Mama would tell the story for the rest of her days, of how she heard the Lord speak to her while she knelt.
“He told me to pick up the baby, wrap her in a blanket, and take her out to porch.” She stood and said to Daddy, “Keep prayin’. The Lord told me to take her outside.”
As Mama passed through the living room of their little apartment in the big colonial house, family and neighbors sat quietly, waiting for the pronouncement of death. Mama’s sister, Ozelle, stood and asked, “Where are you goin’?”
“I’m takin’ her to the porch.”
Aunt Ozelle had lost a baby to a terrible fever, a loss that she never forgot. “You can’t do that. It’s cold outside and it’ll kill her.”

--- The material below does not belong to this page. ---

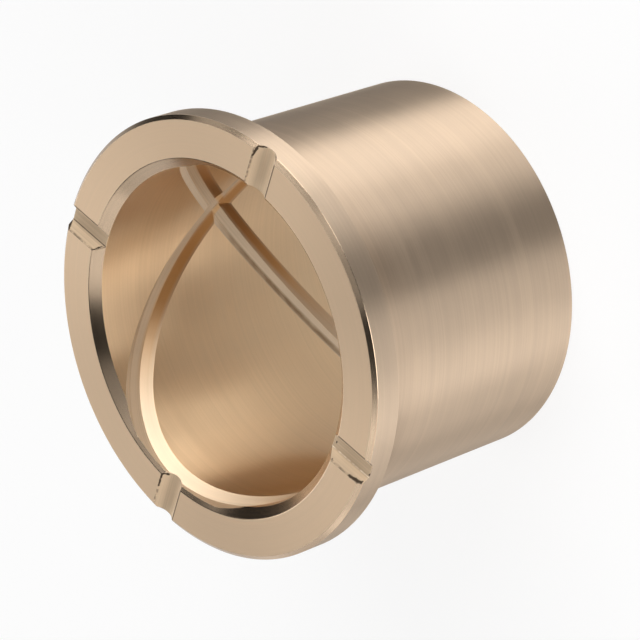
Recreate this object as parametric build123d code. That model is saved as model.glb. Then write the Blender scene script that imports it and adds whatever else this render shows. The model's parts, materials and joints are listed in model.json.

Mama didn’t waiver — she never did when it came to her faith and the many Biblical scriptures that had been ingrained in her. To this day, I am often comforted by remembering trying times when I was fretting. Mama would smile with confidence, hold her forefinger up and say, “Fear not. God has it all right in the palm of His hand. It will be alright.”
She was never wrong when she said that.
That day, she kept walking to the door as she said, “I’m doin’ as the Lord told me.”
In a rocking chair on the big porch, she sat down in the chilly morning air. Tightly, she held the baby, praying as she rocked.
“It wasn’t long,” she’d recall, “until I noticed the blanket was damp. Then I realized it was completely wet.”
She pulled the blanket back from the baby’s face. My sister, Louise, looked up with a smile, then laughed and snuggled her face toward Mama.
The fever had broken. Faith and prayer had stared down fear and won out over predicted death.
Aunt Ozelle later told me, “We had seen with our own eyes the hand of God Almighty move and do what the doctor said could not be done. It was a morning that none of us would ever forget. We would carry it with us down through the journey of life and remember always what faith and prayer can do.”
When the doctor returned, he found the child in her high chair, laughing and eating enthusiastically.
Stunned, he watched for a moment then asked, “What happened?”
“The good Lord heard and answered our prayers,” Mama replied.
Our faith and strength are tested by tribulation. But let me quote from an expert I knew and loved: Fear not. God has it all right in the palm of His hand.